Holgate J ruled that: “In my judgment, the fact that the environmental effects of consuming an end product will flow 'inevitably' from the use of a raw material in making that product does not provide a legal test for deciding whether they can properly be treated as effects 'of the development' on the site where the raw material will be produced for the purposes of exercising planning or land use control over that development. […] Instead, the true legal test is whether an effect on the environment is an effect of the development for which planning permission is sought. […]”. He added that “there is no requirement to assess matters which are not environmental effects of the development or project.”
He concluded that “the essential character of the proposed development is the extraction and production of crude oil, and not the subsequent process of refining the crude oil at separate locations remote from Horse Hill, followed by the use of infrastructure and/or transport for the distribution of the end products, whether in the UK or elsewhere in the world.”
Court of Appeal’s ruling
The Court of Appeal’s judgement (available here) upheld the Council's decision to exclude downstream GHG emissions from the Development’s Environmental Impact Assessment , but disagreed in the following important considerations in Holgate J’s ruling:
- All three Lord Justices considered that the "true legal test" proposed by Holgate J was not a legal test, and that the real question is the degree of connection between the development and its putative effects.
- The Lord Justices considered that it was incorrect to say that the downstream GHG emissions were not "legally incapable" of being indirect effects of the project. Downstream GHG emissions could be indirect environmental effects, but this is a question of fact and degree, which needs to be determined by the planning authority in each specific case based on the degree of connection.
While the Lord Justices agreed that there are scenarios in which the downstream impacts could be considered as indirect environmental effects of a development, they declined to define what an indirect environmental effect is or to even give examples of it. Sir Keith Lindblom, Senior President of Tribunals in paragraph 67 or the ruling considered that “One can imagine possible scenarios. But I do not think it would be helpful for us to set about inventing examples on hypothetical facts unrelated to the case before us.”
The dissenting judgement by Lord Justice Moylan considered that the Council’s decision was unlawful. Moylan LJ disagreed with the other Lord Justices in what was the scope of the Development. According to him, the focus of the Development was not construction works as provided by the Lord Justices, but the extraction of oil for commercial purposes. Moylan LJ did not go as far as concluding that, as a matter of law, GHG emissions are necessarily required to be assessed in an EIA. However, he considered that “cogent reasons would be required to exclude from assessment, the inevitable effects (the greenhouse gas emissions) of the downstream use of the oil”, and in his opinion the Council’s reasons were legally flawed.

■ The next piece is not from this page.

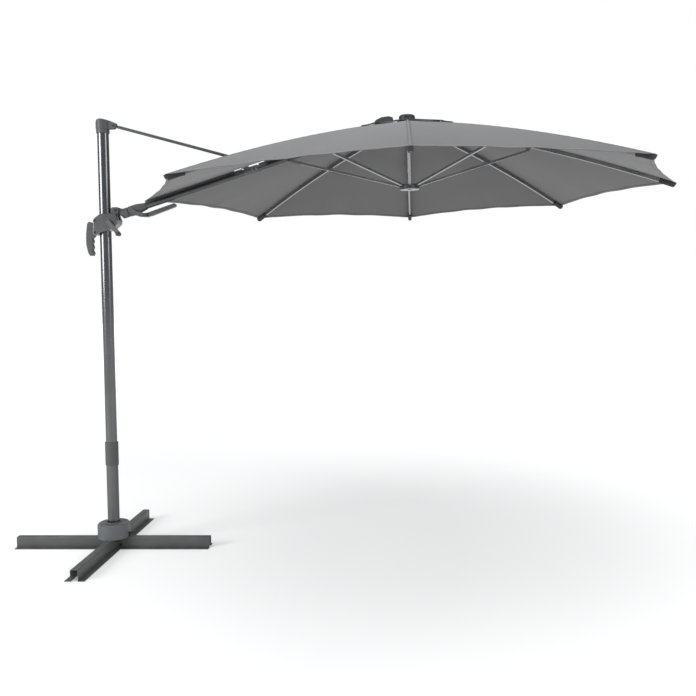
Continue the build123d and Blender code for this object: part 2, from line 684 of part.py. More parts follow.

So, should an EIA assess Scope 3 emissions or not?
The Court of Appeal’s ruling does not completely exclude Scope 3 emissions from the scope of EIAs, but, in our opinion, it makes them unlikely to be considered in an EIA.
What are scope 1, 2 and 3 emissions?
- Scope 1 emissions are direct emissions from owned or controlled sources.
- Scope 2 emissions are indirect emissions from the generation of purchased energy.
- Scope 3 emissions are indirect emissions resulting from assets not owned or controlled by the reporting organization, but that the organization indirectly impacts in its value chain. Basically, includes all other indirect emissions not included in Scope 2 that occur in the value chain of a company both upstream and downstream. Upstream Scope 3 emissions are generated by the purchased foods and services, business travel, employee commuting, the contractors of the company, among others. Downstream Scope 3 emissions are generated by the use of a company’s end product, transportation of the end product, leased assets, investments, franchises, among others.
Scope 1 emissions are direct emissions, so they escape the limits of this case.
Scope 2 emissions are indirect emissions, but if the condition for assessing the GHG emissions is the degree of connection between the development and its putative effects, then it is highly likely that these emissions will need to be assessed. The energy purchased is used by an organization and, in most scenarios, an organization has the opportunity to choose its energy provider.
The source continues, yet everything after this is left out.